Nwigwe, who grew up Catholic, describes his relationship with God as a way to channel his instincts, which, like his football skills, stray combative. “Try Jesus” illustrates the point: “Try Jesus/Not me/’Cause I throw hands.”

Today, he diverts this energy into collaboration with his team. When there’s an atmosphere he wants infused into a song, he gives Grant a few descriptive words to translate into a track. When he wants a dress or a tunic designed — right now, inspired by his trips to Nigeria and Japan — he pieces together ideas on Pinterest and sends them to a local Cameroonian tailor. The only thing Nwigwe does entirely alone is writing and freestyling.
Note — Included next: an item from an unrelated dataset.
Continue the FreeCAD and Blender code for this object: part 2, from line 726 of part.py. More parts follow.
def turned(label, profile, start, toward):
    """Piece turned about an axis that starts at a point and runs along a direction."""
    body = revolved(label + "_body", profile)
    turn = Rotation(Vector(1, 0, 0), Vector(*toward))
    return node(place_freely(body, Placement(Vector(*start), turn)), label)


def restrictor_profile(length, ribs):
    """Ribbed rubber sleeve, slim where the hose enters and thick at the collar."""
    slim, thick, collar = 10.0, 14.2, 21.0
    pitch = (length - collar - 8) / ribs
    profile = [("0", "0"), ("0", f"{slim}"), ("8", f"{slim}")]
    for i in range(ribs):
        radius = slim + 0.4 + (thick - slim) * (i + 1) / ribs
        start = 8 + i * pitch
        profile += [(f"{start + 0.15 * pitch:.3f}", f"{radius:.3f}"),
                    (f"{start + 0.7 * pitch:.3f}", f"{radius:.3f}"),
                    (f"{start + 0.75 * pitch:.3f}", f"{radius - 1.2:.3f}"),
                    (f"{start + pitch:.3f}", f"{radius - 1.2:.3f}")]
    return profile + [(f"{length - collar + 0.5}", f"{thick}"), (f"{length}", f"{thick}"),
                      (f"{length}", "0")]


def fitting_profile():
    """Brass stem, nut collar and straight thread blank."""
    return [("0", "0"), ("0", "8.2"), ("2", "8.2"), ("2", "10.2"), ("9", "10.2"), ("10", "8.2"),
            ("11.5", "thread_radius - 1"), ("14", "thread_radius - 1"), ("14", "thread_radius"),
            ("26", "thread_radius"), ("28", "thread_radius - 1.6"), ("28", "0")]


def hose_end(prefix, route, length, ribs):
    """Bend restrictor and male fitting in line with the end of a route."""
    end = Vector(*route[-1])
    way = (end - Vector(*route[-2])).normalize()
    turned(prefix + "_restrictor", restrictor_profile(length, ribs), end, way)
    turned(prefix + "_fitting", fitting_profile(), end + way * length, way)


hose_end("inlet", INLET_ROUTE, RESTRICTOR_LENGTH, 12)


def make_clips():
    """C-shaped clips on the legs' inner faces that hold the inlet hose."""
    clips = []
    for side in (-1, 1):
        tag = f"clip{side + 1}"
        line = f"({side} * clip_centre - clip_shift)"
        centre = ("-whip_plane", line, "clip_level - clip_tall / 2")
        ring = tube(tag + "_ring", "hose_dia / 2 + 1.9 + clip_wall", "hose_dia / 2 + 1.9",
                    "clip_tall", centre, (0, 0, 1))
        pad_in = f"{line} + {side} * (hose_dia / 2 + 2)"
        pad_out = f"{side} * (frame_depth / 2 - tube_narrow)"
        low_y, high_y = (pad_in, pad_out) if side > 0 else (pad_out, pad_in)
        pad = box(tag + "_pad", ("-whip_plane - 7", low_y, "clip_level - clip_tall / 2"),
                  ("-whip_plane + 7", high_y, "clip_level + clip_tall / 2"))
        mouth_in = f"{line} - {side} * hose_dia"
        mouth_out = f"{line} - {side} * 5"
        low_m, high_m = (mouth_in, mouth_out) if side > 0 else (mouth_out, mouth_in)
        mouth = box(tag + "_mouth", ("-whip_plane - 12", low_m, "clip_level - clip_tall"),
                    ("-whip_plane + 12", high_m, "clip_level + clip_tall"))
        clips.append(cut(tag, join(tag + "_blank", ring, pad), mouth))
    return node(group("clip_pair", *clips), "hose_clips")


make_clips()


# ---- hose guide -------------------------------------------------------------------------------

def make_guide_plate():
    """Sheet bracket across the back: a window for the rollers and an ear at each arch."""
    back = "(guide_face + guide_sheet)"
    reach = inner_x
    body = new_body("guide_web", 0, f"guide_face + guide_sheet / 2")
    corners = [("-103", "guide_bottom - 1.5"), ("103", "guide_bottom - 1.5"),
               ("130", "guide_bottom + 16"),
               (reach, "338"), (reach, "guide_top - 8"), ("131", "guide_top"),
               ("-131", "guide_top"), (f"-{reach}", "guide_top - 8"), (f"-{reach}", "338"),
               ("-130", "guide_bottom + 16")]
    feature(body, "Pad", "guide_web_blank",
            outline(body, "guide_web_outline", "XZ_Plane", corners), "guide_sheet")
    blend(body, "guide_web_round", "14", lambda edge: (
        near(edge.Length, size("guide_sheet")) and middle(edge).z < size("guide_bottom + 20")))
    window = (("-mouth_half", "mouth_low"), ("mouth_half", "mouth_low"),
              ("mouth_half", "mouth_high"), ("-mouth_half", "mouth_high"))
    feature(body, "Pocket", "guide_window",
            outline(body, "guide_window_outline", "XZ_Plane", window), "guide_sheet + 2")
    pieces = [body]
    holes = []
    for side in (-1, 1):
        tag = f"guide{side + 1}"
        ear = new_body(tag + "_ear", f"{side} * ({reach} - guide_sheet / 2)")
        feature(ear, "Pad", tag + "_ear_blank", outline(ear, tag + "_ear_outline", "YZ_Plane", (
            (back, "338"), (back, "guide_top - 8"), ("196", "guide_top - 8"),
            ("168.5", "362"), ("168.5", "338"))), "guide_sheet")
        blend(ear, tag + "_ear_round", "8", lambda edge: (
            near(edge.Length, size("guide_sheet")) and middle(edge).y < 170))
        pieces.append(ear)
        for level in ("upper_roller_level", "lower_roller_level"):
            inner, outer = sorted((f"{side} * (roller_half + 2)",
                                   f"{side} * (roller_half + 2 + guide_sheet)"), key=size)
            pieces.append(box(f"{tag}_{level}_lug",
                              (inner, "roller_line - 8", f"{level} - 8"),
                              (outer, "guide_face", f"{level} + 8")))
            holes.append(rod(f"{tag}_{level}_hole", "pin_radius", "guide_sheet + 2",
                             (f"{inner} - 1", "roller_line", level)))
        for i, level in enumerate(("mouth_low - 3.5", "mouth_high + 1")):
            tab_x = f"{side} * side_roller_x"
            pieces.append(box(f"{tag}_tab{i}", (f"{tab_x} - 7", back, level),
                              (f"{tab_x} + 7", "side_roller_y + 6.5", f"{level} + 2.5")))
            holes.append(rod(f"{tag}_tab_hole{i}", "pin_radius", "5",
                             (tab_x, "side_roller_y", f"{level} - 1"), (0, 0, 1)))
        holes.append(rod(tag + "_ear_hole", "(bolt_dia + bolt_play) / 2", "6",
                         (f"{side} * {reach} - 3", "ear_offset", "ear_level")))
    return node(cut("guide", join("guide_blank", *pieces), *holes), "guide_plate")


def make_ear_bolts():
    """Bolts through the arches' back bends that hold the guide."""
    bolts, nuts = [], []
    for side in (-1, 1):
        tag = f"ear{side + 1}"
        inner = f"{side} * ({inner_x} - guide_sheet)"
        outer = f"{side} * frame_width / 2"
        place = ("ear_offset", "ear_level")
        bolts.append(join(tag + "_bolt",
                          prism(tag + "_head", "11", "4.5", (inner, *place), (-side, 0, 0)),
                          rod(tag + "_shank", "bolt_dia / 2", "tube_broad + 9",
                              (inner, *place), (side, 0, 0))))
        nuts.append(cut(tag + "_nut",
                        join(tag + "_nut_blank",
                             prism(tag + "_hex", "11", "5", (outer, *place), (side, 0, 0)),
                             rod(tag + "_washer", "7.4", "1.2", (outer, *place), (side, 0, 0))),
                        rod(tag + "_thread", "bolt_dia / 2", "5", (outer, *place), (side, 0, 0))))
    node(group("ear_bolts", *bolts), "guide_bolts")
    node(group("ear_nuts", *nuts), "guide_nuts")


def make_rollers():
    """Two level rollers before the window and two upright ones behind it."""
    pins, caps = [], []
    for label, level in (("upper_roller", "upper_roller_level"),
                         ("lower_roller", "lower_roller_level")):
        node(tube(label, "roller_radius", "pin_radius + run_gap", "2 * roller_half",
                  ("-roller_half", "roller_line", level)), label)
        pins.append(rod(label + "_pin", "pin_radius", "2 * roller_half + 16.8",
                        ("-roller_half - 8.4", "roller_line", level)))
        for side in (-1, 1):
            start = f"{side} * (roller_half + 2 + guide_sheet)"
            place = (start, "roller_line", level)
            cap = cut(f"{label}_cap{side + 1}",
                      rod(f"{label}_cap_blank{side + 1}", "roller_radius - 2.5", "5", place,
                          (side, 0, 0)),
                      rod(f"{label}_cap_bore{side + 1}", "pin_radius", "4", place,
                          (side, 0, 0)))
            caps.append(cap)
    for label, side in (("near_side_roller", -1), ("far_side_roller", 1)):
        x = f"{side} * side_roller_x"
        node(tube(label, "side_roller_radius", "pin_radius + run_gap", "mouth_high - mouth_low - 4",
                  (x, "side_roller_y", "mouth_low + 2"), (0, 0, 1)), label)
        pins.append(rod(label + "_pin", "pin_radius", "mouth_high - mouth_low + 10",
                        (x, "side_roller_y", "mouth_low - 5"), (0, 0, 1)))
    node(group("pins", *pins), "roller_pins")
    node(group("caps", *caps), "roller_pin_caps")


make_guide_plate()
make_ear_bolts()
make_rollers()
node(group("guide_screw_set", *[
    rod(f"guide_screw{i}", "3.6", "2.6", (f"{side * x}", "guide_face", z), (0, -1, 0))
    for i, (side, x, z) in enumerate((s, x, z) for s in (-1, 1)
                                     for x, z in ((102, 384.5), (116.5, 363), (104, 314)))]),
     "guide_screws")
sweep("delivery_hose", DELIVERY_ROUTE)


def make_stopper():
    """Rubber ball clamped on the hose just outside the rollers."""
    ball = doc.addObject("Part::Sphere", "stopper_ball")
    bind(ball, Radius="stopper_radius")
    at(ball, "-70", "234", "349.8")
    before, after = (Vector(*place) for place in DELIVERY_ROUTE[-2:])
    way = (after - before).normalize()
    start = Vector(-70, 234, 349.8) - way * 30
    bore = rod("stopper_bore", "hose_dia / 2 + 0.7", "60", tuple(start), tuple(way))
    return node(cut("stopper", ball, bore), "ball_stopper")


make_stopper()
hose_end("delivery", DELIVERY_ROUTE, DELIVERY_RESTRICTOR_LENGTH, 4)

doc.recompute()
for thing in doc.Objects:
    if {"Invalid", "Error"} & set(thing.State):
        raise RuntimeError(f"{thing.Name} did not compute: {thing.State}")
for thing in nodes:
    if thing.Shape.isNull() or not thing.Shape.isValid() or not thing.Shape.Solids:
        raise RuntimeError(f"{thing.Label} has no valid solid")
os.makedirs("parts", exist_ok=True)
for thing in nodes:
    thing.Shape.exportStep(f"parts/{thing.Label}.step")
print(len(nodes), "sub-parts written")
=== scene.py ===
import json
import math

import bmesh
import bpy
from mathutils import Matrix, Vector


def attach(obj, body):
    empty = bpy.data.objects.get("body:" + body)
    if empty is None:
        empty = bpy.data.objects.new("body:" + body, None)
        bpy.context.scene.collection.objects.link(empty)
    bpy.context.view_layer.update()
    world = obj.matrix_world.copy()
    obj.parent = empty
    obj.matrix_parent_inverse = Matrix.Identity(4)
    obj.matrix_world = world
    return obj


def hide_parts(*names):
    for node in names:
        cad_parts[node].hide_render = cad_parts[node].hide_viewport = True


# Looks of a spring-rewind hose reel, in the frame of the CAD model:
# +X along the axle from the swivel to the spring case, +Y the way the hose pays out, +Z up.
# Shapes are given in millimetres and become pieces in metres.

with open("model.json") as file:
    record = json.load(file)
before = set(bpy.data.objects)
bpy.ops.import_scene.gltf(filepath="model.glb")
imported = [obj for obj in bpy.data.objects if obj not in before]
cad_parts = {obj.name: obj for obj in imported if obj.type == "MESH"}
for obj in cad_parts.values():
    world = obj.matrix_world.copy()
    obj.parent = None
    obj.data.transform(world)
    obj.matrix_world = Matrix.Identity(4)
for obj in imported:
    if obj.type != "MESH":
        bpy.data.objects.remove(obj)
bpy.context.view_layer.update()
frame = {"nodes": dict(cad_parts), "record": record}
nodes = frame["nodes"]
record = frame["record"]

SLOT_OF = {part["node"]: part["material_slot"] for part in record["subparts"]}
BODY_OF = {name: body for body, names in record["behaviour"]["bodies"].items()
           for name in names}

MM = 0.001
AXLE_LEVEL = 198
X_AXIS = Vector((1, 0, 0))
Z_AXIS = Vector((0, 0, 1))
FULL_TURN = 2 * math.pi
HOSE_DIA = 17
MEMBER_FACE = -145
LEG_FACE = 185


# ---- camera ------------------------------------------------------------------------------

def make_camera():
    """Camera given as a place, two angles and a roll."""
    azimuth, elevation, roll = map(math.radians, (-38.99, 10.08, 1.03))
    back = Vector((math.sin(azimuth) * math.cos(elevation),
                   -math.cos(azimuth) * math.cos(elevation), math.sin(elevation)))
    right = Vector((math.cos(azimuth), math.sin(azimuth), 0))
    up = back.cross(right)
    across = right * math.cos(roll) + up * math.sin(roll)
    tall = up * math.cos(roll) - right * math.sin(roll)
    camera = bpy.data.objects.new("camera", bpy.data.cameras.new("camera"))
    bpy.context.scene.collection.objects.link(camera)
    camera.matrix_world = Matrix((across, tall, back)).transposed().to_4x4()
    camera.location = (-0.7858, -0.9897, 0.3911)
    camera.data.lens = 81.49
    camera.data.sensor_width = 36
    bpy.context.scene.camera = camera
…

The group is so locked in to its own rhythms and systems that when record labels come calling — Nwigwe said he had been contacted by Mass Appeal, Roc Nation and Sony — executives don’t quite know what to offer them. “They have someone call you and say, ‘Anything we can do,’” Fat said.

Credit...Michael Starghill Jr. for The New York Times

Nwigwe’s response? “What can you do for me that I’m not already doing?” The question is, what can you do for an artist who has built his own beautiful, efficient engine, fueled by his family and best friends, without giving up ownership or profit?

“Fifty million dollars!” Grant said with a cackle. But then she got serious, explaining that the label system might simply not be right for them. “I don’t know if what you do translates to what we do,” she said.

“The thing about us,” Nwigwe said, “is we’re not lazy.”

The Nwigwe engine revved as the “Eat” shoot carried on. Three dancers called the Black Angels Collective ran through their choreography in tiered sea-foam tulle pants. Grant took a steamer to her and Nwigwe’s linen outfits. Fat twisted Ivory’s hair and touched up her lipstick. And Nwigwe reminded everyone to keep their vibe up, to yell the lyrics if they needed to make it feel more real.